HBO’s telefilm CINEMA VERITE (90 mins., 2011) is an interesting account of the first “reality” TV series: the groundbreaking PBS documentary “An American Family,” which follows Pat and Bill Loud (Diane Lane, Tim Robbins) and their family through the prism of a documentary crew led by producer James Gandolfini and his younger filmmaking crew (Patrick Fugit, Shanna Collins). For those of us too young to have seen “An American Family,” “Cinema Verite” is an effective portrayal of a ‘70s suburban clan with submerged issues, marked by excellent performances by a fine cast. The script by David Seltzer (of “The Omen” fame) is compelling though one wishes the film offered more development than its 90-minute running time allows.

HBO’s Blu-Ray includes a commentary with directors Shari Springer Berman and Robert Pulcini with Diane Lane, plus a Making Of, 1080p transfer and DTS MA soundtrack.

Also new from HBO is the complete second season of TREME (674 mins., 2011), the ensemble account of New Orleans residents trying to move on after Katrina. Season 2 boasts some exclusive Blu-Ray content including a look at the music and culture of New Orleans; a music featurette; “Art of Treme,” a Tulane University symposium dedicated to the show; a look at the food profiled in the series; Behind the scenes featurettes; audio commentaries and music commentaries, plus a DTS MA soundtrack and 1080p transfers.

NEW FROM E ONE/MPI: The upcoming release of Tim Burton’s “Dark Shadows” movie have lead to a number of home video releases from MPI including a limited-edition set of the series’ complete series (retailing for $600). More frugal “Dark Shadows” fans might be interested ina pair of compilation DVDs from the label instead: DARK SHADOWS: THE GREATEST EPISODES COLLECTION is comprised of two different DVD sets. “The Best of Barnabas” offers nine episodes drawn from the series’ lengthy run, while “Fan Favorites” includes nine different episodes culled from the program. New introductions are on hand in each episode...A young man (Sean Clement) finds out that his late mother’s addiction-treatment center houses both the cure for everything and the birth of “mutant offspring” in the silly HIDDEN (81 mins., Not Rated), a Canadian-lensed chiller now on DVD...Luke Perry is back as John Goodnight in the latest entry in the popular Hallmark series GOODNIGHT FOR JUSTICE, entitled THE MEASURE OF A MAN (87 mins.), co-starring Cameron Bright. E One’s DVD includes interviews with the stars plus a 5.1 soundtrack and 16:9 transfer...DONALD GLOVER: WEIRDO (105 mins., 2011) includes the comic in a concert taped at New York City’s Union Square Theater. This special, which originally aired on Comedy Central, hits DVD with a bonus “taxi cab” interview with Glover...Werner Herzog’s latest, INTO THE ABYSS: A TALE OF DEATH, A TALE OF LIFE (107 mins., 2011, PG-13), profiles the death penalty in Texas, from interviews with a 28-year-old inmate on Death Row, to the state’s executioners. MPI’s Blu-Ray includes a 1080p transfer and 5.1 Dolby Digital soundtrack.

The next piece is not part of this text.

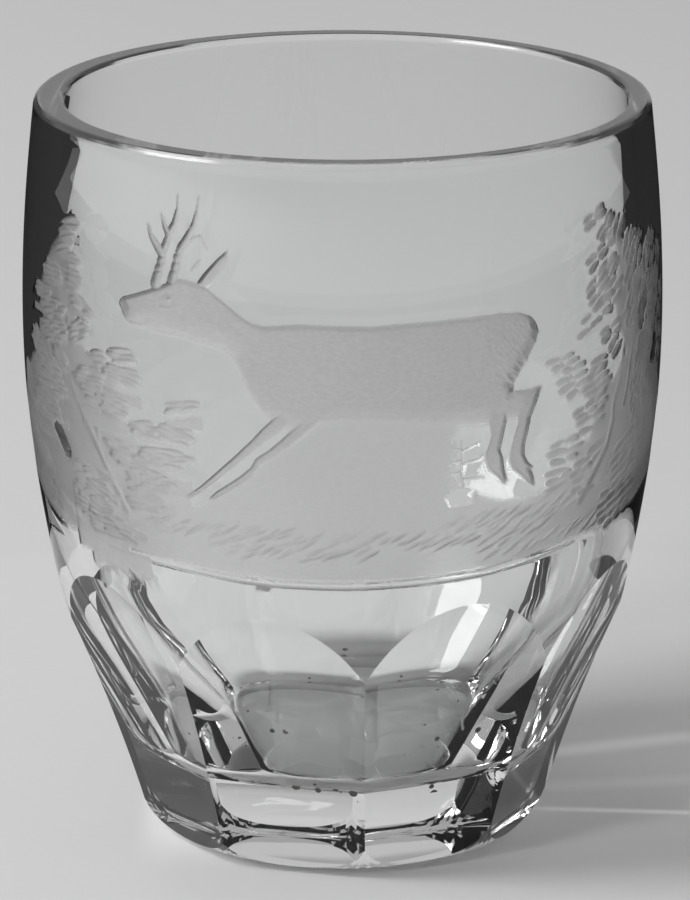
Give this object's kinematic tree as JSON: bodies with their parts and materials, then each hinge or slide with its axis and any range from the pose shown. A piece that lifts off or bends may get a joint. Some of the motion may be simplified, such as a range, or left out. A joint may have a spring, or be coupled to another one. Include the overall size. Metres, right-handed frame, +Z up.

NEW FROM A&E/NewVideo: The deciding game from last year’s fall classic, BASEBALL’S GREATEST GAMES: 2011 WORLD SERIES GAME 6 features the multiple improbable comebacks by the champion St. Louis Cardinals over the Texas Rangers in a one-of-a-kind finale. A&E’s Blu-Ray includes a broadcast-worthy 1080i transfer with DTS MA 5.1 audio, plus the ability to listen to the original radio play by play....Season 4 of BILLY THE EXTERMINATOR (aprx. 5 hours; 2011) finds Billy leaving town, wrestling giant pythons in the Everglades, taking on Texas gators, and battiling a 30-pound goose in North Carolina in this high-rated (go figure) A&E series. A&E’s Season 4 DVD set includes widescreen transfers and stereo soundtracks...TOP SHOT: THE GAUNTLET (aprx. 10 hours) includes all 12 episodes from the series’ third and fourth seasons on DVD along with bonus footage and supporting features...Season 5 of ICE ROAD TRUCKERS (aprx. 12 hours) has Hugh, Alex, Lisa and Jack racing against the clock, Mother Nature, and one another in this collection of 16 episodes. NewVideo’s DVD set includes additional footage, widescreen transfers and stereo soundtracks.